Findo o exercício, o primeiro-tenente Melo de Melo, sempre solícito, conduz-me à cabina de comando e volta a mostrar-me o mapa com a rota da viagem. No monitor estão desenhadas as curvas com a indicação da profundidade das águas nesta zona. Umas indicam três e quatro mil metros, outras não chegam aos mil metros. Enfim, buracos marinhos que não passam de montanhas viradas do avesso.

Num visor ao lado vem indicada a rota inicialmente traçada, a velocidade em nós e a previsão de chegada. Segundo essas coordenadas, e se seguirmos a velocidade actual, entraremos no canal de Suez a 31 de Novembro. Mas não é essa a intenção. Está programado aportarmos a Alexandria a 6 de Dezembro próximo, daí que se preveja um abrandamento da velocidade.

“Navegamos com uns quatro dias de avanço”, informa o tenente Melo. Os indicadores dos radares, da vante e da ré, ocupam um círculo azul com um traço vermelho que sai de um amontoado de pontos amarelos. Dentro desse círculo, outros pontos minúsculos acendem-se e apagam-se, fazendo lembrar as estrelas numa daquelas representações do globo celeste.

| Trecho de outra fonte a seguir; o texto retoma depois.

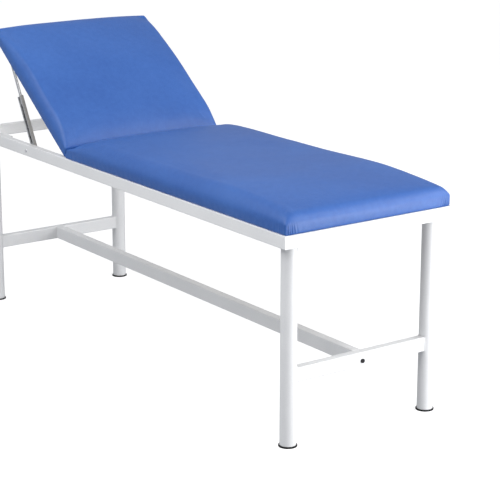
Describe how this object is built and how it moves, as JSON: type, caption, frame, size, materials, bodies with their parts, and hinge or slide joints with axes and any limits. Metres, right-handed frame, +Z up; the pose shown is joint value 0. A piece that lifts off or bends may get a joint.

“Acabámos de ser informados que mais um navio foi atacado por piratas, e não foi muito longe daqui”, diz. E para realçar o que acaba de dizer, passa-me para as mãos um caderno plastificado com algumas fotos a preto e branco de diversas embarcações. “São os barcos dos piratas já identificados. Trazem a bordo ou a reboque os botes rápidos utilizados nos actos de pirataria.” No verso dos cartões estão o nome do barco, as suas características, os seus proprietários (quando conhecidos) e a origem, pois trata-se de barcos furtados. Pelo que vejo, há que estar particularmente atentos às embarcações repletas de bidões e a todos os barcos de pesca, mesmo aqueles com aspecto inofensivo.

Os métodos utilizados pelos piratas de hoje são o da abordagem pura e dura, com ganchos e cordas, como se fazia antigamente. A diferença está nas armas que utilizam e o seu poder destrutivo.

“Eles que venham, que nós cá os esperamos”, atira o sargento X, o único snipper a bordo da Sagres, membro do Destacamento de Acções Especiais (DAE). Empunhando uma sofisticada espingarda de assalto HK 36, equipado a rigor, camuflado, capacete, joelheiras, binóculos, óculos de visão nocturna, colete à prova de bala, pistola semi-automática Glock à cintura, mantém a guarda no corredor de acesso ao tombadilho. Atrás dele está o seu colega, o cabo Y, o outro DAE a bordo.

Para mim, estes seres musculados remetem-me para os filmes do Arnold Schwarzenegger. Mas isto não é cinema. Sinto que, caso seja necessário, eles não hesitarão um segundo. “Em situações de emergência, não pensamos, agimos. São eles ou nós”, atira o sargento X.

E a verdade é que, há que admiti-lo, todos nos sentimos mais seguros com a sua presença a bordo.